## WRITTEN PROBLEM
For this exercise, copy out each line of the material below that includes "manifold".

## DATA LINES
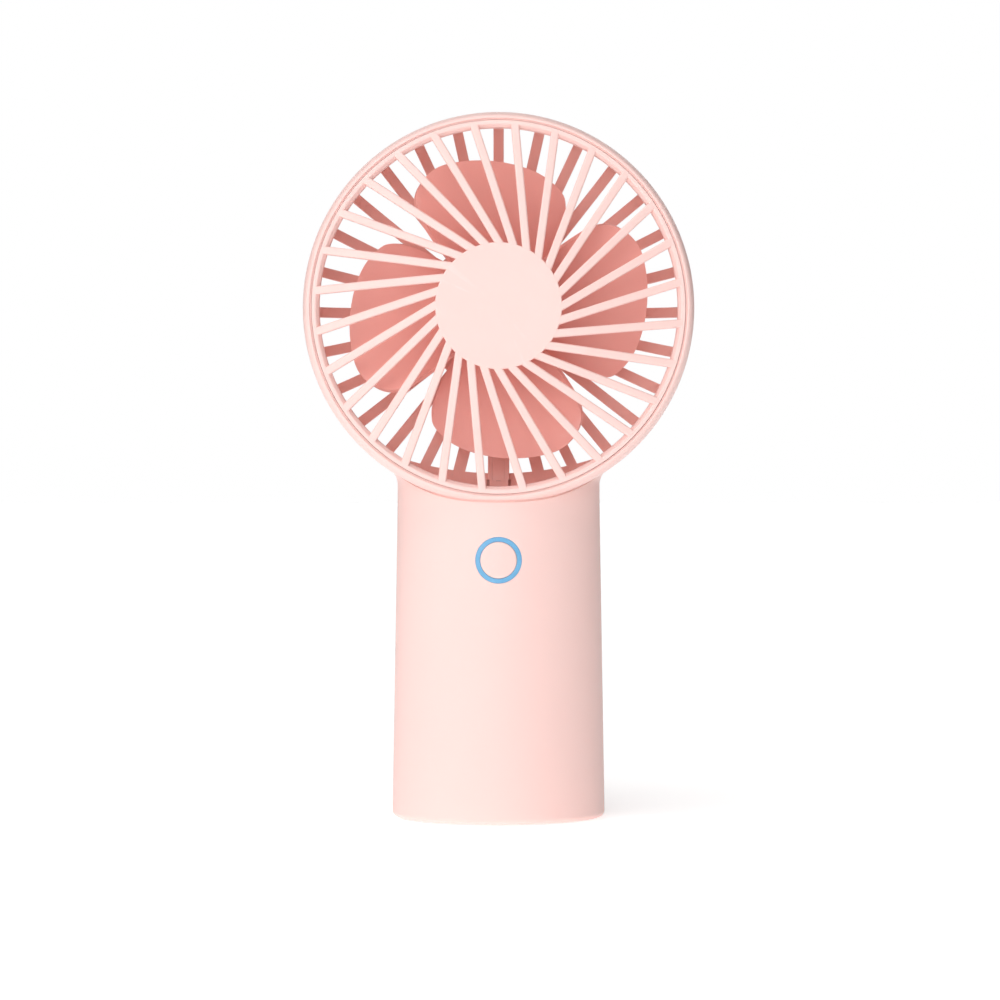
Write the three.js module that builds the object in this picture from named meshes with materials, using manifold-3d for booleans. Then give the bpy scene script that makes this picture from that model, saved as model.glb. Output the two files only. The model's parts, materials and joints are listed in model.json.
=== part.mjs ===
// A handheld fan: a round head with a swirl grille on an oval handle, run by a small motor whose
// magnets turn round its coils.
// Millimetres. The front faces -Y, +Z is up, and the origin is under the middle of the base.
import * as THREE from "three";
import { mergeVertices } from "three/addons/utils/BufferGeometryUtils.js";
import Module from "manifold-3d";

const wasm = await Module();
wasm.setup();

// ---------------------------------------------------------------- driving dimensions
const GAP = 0.3; // between neighbouring pieces

// Head
const HEAD_HEIGHT = 126.75; // fan axis above the ground
const HEAD_RADIUS = 48;
const HEAD_FRONT = -18.6; // lip and grille ring
const HEAD_SPLIT = 0; // back edge of the shell, where the rear guard begins
const HEAD_WALL = 1.8;
const LIP_DEPTH = 5; // rounding from the lip to the widest part
const SEAM_RADIUS = 45.75; // between the lip and the grille ring
const SPIGOT_LENGTH = 2; // the rear guard's rim inside the shell

// Front grille
const SPOKES = 28;
const DISC_FRONT = -23.5;
const DISC_RADIUS = 15.35;
const DISC_THICKNESS = 2.2;
const DISC_EDGE = 1.5; // width of the thick edge behind the disc
const DISC_RECESS = 0.8; // hollow inside that edge
const SPOKE_WIDTH = 2;
const SPOKE_THICKNESS = 2.4;
const SPOKE_OFFSET = 7.9; // each spoke's line passes this far from the axis
const SPOKE_START = 17.9; // direction of the first spoke, degrees
const RING_FLAT_RADIUS = 44.55;
const RING_INNER_RADIUS = 43.7;
const RING_DEPTH = 5.2;
const RING_CORNER = 0.2;

// Rear guard
const GUARD_FRONT = 0.5; // front of the bars at the rim
const GUARD_DEPTH = 9.6; // of the bowl
const GUARD_THICKNESS = 2.2;
const GUARD_RIM = 46.5; // bore of the rim
const BAR_WIDTH = 2.6;
const NEXT_BAR_ANGLE = 14; // of the two bars beside the duct, from straight down
const NEXT_BAR_WIDTH = 3;
const RIM_CLEARANCE = 0.15; // each side of the rim's spigot in the shell
const BOSS_RADIUS = 19.5;
const BOSS_BORE = 5.4;
const BOSS_BACK = 14;
const BOSS_RECESS = 2.6;
const CAP_RADIUS = 15;
const CAP_CROWN = 0.8; // how far the cap's middle stands behind the boss
const FOOT_TOP = -40.6; // top edge of the solid foot, from the fan axis
const FOOT_EDGE_RADIUS = 80; // of that edge
const FOOT_HALF_WIDTH = 29.5;
const FOOT_INSET = 0.1; // of the solid foot behind the faces of the bars
const DUCT_WIDTH = 5.4;
const DUCT_BORE = 3.2;
const DUCT_RISE = 2.4; // how far the duct stands in front of the bars
const DUCT_END = 42.6; // end of the groove, from the fan axis
const DUCT_LID = 0.6; // thickness of the duct's cover
const DROP = { front: 2.8, back: 6.4, top: -41.4, bottom: -49 }; // the duct's way down
// Radii where the curve of the bars, and of the duct, is followed.
const BOWL_RADII = [BOSS_RADIUS - 1, 30, 38, 42.5, 45.4, GUARD_RIM];
const DUCT_RADII = BOWL_RADII.slice(0, -1);

// Impeller
const BLADES = 4;
const HUB_RADIUS = 14.6;
const HUB_FRONT = -15.8;
const HUB_BACK = 0.4;
const HUB_WALL = 1.1;
const BLADE_FRONT = -15; // trailing edge
const BLADE_BACK = -2.4; // leading edge
const BLADE_THICKNESS = 1.3;
// Angles round the axis of the first blade's two edges, at the root and where they meet the tip.
const BLADE_LEADING_ANGLES = [45.5, 56];
const BLADE_TRAILING_ANGLES = [137.5, 131];
// The tip from the leading to the trailing edge: share of the width, and radius.
const BLADE_TIP = [
  [0, 29],
  [0.03, 31.4],
  [0.08, 33.3],
  [0.22, 35.3],
  [0.42, 36.5],
  [0.65, 37.6],
  [0.78, 37.8],
  [0.89, 35.9],
  [0.96, 33.3],
  [1, 29.5],
];
const BLADE_CAMBER = 1.5;

// Motor
const SHAFT_RADIUS = 1;
const BUSH_RADIUS = 2.4;
const CUP_RADIUS = 13.1;
const MAGNET_RADIUS = 12.2;
const MAGNET_BORE = 10.9;
const STATOR_RADIUS = 10.3;
const TEETH = 6;
const STATOR_FRONT = -10;
const STATOR_BACK = -3.4;
const MOTOR_SEAT = 9.2; // front face of the guard's boss
const SCREW_CIRCLE = 8.2;
const SCREW_ANGLES = [30, 150, 270];
const SCREW_HOLE = 1.2; // radius in the guard
const SCREW_PILOT = 1; // radius in the motor base
const CUP_WALL = 0.6;
const CUP_BACK = -1.6;
const COIL_OVERHANG = 1.1; // of a winding past the ends of its tooth
const FLANGE_RADIUS = 10.6;
const MOTOR_BOARD_FRONT = 3.4;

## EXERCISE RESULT
Write the three.js module that builds the object in this picture from named meshes with materials, using manifold-3d for booleans. Then give the bpy scene script that makes this picture from that model, saved as model.glb. Output the two files only. The model's parts, materials and joints are listed in model.json.
import Module from "manifold-3d";